I don't want to throw rocks, because I used to work for Larry (in fact, I wrote the original codebase for Ma.gnolia.com) and I like him.

But I distinctly remember talking about backups and how a raw sync of the innodb files wasn't really what we needed (it could sort of work in the original deploy of ma.gnolia, but would not scale as the site scaled). I'm kind of surprised that the community has been so tolerant of this failure. Personally, I'd be furious if I found out that a site I trusted lost all my data because they hadn't even tested their backup system.


> I'd be furious if I found out that a site I trusted lost all my data because they hadn't even tested their backup system

Exactly - first rule of backups - test them. For a database, it can be as simple as using your nightly backup to create your dev or test database or whatever. I guess it isn't feasible with a half terrabyte database every day, but to not have at least a several week old backup set is somewhat unforgivable.

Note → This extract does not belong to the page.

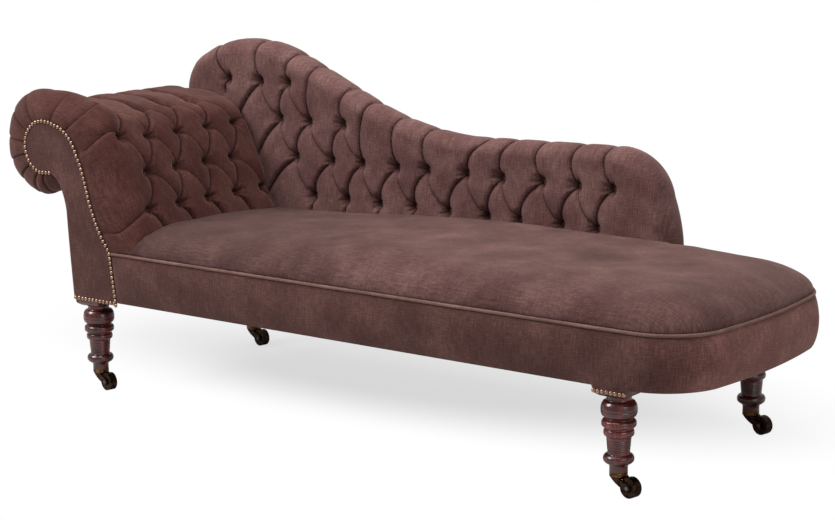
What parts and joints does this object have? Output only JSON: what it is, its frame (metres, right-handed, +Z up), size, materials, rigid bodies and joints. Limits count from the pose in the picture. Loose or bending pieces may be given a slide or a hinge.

On the other hand, I bet he will never ever make the same mistake again, and it will make a lot of people on here think long and hard about their own backup strategies ...


I've seen that kinda setup done nicely..

Daily automated DB Backup. Daily automated DB restore to a seperate server. (Which also can kinda double as a hot spare as required.)


You may not want to get into this, but why was the database half a terabyte anyway? That seems like a shitload of data for a site like ma.gnolia.

My best guess is the link screenshots were being stored in the DB.


Or could it be that half a gig was just a figure he came up with to demonstrate the (ostensible) difficulty in doing a proper backup ?


Well, half a gig is trivial to backup. Half a terabyte is not. Assuming you meant to say 500 gigs, then yes, there is difficulty, but it's not uncharted territory. He had two xserves -- perfect for replication.


It's not even close to uncharted territory. You can walk into any Apple store and buy a 1-terabyte backup device off the shelf.

OK so it won't handle your databases properly but that's not the point; 500G is not a troublesome amount of data these days.


No the point is backing up a 500G database is difficult, but not unpossible. Sorry if that wasn't clear.


Is this a good case for cloud computing services?


I think it doesn't matter what your infrastructure looks like, the principles are the same. You should not rely on a single service to store your data and/or do backups properly for you.

For example, I am building an application on top of EC2 (IaaS) and utilizing the nice EBS system with snapshots to S3.

This is still a do-it-yourself style in many ways, you still need to understand the database system, read those docs and you still need to test restores etc. It's not all that different from the Ma.gnolia situation. The main difference is that you get some nice properties from EBS and S3 redundancy.

But even with those nice properties, like hell am I going to hang the crux of my business on S3 snapshots only. Besides technical failures (there have been S3 data inconsistencies reported), what if they cancel our account? Etc. etc.

Another thing people label "cloud computing" is something like Google's appengine (PaaS). Here, you trust Google entirely to store the data safely in the "datastore" but its only integrity that they try to supply you, not backups. I have never heard of a way to get Google to take snapshots (which are important when you or an attacker delete something that shouldn't have been, etc.).

You have to manually back up off of AppEngine, as in: http://code.google.com/appengine/articles/gae_backup_and_res...

But you should do something like that anyhow is my real point.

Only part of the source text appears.